***** Collected data

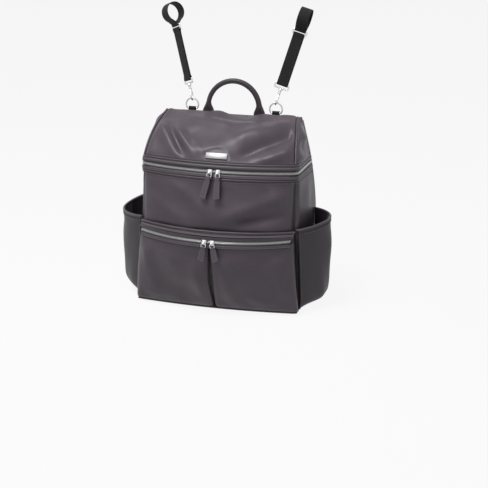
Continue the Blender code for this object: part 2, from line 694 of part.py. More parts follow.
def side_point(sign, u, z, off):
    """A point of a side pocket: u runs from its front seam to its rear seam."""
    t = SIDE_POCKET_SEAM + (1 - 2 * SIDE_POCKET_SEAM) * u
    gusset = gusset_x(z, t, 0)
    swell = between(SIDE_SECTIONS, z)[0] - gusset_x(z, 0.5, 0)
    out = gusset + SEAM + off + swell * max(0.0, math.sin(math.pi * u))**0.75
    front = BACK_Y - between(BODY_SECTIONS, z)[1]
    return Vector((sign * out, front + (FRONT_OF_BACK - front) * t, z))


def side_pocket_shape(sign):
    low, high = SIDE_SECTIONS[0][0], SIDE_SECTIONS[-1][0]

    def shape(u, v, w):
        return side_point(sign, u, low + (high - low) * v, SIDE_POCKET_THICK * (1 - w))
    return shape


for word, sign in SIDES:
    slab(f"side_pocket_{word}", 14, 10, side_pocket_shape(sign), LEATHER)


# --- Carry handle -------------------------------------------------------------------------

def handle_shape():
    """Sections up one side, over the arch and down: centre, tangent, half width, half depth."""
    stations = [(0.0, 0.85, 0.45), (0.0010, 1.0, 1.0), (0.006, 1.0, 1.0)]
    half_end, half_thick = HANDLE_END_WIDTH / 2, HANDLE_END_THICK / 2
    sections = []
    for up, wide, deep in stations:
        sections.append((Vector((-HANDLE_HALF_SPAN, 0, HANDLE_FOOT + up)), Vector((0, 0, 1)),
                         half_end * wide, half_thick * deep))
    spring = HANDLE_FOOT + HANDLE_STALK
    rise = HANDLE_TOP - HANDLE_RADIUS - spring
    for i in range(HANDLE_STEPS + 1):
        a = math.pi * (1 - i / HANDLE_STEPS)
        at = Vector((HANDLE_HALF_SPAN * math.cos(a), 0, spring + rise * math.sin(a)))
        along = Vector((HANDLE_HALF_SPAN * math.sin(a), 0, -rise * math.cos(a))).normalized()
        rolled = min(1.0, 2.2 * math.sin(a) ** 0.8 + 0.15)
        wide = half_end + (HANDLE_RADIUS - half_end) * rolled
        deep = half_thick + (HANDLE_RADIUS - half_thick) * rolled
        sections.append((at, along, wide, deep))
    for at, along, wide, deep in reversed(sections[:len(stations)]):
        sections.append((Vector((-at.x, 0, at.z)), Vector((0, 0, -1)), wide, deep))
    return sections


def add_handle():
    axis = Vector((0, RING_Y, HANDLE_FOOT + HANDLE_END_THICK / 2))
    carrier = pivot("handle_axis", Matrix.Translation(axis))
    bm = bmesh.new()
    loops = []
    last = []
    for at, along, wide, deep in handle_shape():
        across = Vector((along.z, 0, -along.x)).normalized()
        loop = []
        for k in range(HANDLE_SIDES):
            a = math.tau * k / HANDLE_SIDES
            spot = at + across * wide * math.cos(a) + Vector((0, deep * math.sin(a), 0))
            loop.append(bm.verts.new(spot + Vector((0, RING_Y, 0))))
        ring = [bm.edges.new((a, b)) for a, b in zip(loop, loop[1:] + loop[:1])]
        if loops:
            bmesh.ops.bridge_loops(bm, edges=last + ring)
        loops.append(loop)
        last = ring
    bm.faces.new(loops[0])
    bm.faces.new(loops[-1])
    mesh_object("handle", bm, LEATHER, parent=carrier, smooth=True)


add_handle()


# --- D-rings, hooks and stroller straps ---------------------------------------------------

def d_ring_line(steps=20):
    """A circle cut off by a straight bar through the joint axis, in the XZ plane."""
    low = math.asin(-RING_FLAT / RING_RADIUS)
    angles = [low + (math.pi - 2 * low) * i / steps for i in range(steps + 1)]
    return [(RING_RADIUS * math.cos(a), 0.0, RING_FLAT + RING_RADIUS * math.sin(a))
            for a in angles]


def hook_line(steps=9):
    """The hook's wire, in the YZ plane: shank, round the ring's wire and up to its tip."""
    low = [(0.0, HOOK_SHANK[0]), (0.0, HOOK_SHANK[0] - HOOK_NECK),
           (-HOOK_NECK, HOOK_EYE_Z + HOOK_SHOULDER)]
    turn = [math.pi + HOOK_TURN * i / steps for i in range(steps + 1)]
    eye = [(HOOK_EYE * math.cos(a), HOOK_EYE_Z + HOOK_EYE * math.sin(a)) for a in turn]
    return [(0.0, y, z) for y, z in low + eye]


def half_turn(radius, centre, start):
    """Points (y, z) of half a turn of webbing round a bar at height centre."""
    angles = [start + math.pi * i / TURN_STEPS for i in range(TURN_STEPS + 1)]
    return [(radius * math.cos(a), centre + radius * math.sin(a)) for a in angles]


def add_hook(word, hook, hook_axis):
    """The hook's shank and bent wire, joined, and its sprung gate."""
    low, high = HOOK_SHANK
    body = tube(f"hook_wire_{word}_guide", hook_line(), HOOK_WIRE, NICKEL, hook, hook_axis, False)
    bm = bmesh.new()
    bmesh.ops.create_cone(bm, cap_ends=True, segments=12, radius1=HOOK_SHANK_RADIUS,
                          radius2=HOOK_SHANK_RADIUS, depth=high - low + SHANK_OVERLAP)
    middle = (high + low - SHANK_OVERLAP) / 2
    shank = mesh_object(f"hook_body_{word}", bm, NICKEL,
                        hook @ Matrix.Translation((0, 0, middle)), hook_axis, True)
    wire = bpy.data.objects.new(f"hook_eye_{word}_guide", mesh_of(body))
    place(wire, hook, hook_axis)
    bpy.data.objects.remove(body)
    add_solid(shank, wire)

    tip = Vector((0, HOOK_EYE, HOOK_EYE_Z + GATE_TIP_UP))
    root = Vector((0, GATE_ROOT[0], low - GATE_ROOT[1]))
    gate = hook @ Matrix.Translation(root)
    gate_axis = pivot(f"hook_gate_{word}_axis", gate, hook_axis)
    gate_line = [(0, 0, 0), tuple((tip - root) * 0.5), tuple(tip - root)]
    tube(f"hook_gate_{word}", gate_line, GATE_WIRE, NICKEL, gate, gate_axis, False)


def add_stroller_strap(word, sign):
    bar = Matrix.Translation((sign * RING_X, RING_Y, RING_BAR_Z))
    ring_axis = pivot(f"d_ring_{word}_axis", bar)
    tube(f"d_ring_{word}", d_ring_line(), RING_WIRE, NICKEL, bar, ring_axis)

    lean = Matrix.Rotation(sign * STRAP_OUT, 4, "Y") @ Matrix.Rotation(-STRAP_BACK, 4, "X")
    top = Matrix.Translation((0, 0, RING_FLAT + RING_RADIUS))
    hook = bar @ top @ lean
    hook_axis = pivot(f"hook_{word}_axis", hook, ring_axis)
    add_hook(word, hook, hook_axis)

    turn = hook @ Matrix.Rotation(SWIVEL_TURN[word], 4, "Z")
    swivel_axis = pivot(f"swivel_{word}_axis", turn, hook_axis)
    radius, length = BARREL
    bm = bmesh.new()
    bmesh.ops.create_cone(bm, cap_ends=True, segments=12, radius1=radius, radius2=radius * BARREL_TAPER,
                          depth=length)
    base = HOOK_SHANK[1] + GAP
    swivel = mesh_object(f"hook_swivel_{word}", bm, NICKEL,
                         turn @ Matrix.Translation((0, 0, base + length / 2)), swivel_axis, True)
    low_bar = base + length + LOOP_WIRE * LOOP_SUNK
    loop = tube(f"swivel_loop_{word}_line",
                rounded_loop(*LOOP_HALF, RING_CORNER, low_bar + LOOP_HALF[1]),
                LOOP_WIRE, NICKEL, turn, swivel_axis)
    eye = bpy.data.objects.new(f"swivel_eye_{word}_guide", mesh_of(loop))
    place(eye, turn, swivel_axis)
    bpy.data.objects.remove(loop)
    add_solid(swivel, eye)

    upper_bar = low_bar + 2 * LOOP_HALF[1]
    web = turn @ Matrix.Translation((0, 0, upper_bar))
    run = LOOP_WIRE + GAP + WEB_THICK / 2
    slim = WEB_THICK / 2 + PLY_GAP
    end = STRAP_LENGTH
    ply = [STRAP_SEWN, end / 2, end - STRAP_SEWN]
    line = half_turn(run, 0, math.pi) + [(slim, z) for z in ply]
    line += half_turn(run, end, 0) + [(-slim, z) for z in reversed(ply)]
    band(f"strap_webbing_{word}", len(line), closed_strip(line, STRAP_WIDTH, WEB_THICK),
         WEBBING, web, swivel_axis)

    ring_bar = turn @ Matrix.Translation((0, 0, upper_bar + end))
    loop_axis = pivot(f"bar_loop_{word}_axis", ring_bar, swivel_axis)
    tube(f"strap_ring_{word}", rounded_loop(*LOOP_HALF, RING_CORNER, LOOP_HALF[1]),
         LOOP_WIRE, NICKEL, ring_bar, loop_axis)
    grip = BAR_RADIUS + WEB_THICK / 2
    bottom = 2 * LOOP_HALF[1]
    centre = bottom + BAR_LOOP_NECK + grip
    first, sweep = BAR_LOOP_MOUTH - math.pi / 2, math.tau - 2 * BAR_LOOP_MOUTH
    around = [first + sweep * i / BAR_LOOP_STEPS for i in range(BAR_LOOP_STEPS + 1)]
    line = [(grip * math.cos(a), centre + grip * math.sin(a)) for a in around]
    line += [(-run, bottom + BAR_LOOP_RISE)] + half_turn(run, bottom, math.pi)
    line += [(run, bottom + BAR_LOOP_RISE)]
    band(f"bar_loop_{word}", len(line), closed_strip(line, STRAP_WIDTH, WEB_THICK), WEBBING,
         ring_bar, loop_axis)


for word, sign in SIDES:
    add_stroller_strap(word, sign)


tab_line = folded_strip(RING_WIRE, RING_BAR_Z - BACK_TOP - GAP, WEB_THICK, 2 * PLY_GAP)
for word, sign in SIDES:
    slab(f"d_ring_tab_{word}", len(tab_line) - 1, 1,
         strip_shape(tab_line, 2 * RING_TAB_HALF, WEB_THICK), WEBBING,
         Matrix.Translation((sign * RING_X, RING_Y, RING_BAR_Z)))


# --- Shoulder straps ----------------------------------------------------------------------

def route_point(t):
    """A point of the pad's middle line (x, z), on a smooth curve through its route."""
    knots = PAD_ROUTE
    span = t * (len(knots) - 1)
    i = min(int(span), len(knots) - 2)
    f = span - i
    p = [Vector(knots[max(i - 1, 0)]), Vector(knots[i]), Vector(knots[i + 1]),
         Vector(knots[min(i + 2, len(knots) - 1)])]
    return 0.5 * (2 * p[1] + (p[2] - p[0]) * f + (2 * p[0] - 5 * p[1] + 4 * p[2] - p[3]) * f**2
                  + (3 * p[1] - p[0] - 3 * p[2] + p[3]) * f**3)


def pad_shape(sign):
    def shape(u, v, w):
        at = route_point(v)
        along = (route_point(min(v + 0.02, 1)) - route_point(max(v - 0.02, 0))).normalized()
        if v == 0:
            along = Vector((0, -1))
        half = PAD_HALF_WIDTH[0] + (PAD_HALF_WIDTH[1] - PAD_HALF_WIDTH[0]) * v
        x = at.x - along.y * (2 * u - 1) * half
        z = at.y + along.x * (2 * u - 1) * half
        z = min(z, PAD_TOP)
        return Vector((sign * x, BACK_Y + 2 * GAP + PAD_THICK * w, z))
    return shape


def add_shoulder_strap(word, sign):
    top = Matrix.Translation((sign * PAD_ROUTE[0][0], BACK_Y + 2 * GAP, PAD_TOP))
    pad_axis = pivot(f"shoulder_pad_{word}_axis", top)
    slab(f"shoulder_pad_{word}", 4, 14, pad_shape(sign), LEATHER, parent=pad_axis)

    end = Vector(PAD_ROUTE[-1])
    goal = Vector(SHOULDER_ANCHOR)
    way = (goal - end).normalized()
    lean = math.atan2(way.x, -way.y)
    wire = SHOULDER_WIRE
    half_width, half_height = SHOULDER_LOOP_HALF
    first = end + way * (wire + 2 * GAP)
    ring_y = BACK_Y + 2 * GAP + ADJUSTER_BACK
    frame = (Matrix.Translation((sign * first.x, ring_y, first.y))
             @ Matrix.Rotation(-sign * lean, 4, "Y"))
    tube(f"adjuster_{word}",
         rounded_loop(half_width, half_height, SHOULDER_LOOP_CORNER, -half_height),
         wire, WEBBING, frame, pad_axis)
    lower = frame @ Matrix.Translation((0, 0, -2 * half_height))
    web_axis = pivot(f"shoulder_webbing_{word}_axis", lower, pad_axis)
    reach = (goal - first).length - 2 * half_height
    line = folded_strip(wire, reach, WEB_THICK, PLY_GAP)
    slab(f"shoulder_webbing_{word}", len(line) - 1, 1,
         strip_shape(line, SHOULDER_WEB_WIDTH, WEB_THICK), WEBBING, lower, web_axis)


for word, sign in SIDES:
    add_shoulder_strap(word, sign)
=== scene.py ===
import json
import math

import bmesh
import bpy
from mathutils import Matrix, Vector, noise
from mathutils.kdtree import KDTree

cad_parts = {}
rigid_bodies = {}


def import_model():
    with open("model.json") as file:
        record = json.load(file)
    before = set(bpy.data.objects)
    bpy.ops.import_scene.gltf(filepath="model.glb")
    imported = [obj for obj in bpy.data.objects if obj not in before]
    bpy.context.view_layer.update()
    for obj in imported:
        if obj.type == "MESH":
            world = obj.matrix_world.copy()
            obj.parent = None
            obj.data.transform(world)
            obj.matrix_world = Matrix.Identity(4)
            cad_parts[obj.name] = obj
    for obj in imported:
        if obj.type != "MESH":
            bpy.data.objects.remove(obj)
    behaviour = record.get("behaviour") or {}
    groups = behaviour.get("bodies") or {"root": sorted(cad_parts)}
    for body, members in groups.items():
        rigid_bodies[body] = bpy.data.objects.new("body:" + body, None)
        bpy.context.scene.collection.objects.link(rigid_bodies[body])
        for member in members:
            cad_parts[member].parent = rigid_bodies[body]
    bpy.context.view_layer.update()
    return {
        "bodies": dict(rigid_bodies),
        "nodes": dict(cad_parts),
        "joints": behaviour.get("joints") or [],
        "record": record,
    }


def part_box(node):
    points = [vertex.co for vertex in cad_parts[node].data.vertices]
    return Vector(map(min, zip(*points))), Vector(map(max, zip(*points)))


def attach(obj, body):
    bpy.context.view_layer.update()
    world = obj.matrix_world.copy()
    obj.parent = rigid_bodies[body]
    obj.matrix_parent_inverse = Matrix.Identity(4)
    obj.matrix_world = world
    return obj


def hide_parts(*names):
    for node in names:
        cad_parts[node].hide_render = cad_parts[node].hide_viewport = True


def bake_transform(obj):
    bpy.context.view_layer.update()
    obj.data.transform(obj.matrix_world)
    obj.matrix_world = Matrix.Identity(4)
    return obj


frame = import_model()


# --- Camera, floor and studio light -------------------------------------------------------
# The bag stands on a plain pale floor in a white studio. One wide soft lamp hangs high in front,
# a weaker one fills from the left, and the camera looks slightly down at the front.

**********

Work to complete: In the listing above, find the line containing "lower = frame" and the line containing "record = json.load(file)". Output them and every line between, exactly, and nothing else.

Result of the task:
    lower = frame @ Matrix.Translation((0, 0, -2 * half_height))
    web_axis = pivot(f"shoulder_webbing_{word}_axis", lower, pad_axis)
    reach = (goal - first).length - 2 * half_height
    line = folded_strip(wire, reach, WEB_THICK, PLY_GAP)
    slab(f"shoulder_webbing_{word}", len(line) - 1, 1,
         strip_shape(line, SHOULDER_WEB_WIDTH, WEB_THICK), WEBBING, lower, web_axis)


for word, sign in SIDES:
    add_shoulder_strap(word, sign)
=== scene.py ===
import json
import math

import bmesh
import bpy
from mathutils import Matrix, Vector, noise
from mathutils.kdtree import KDTree

cad_parts = {}
rigid_bodies = {}


def import_model():
    with open("model.json") as file:
        record = json.load(file)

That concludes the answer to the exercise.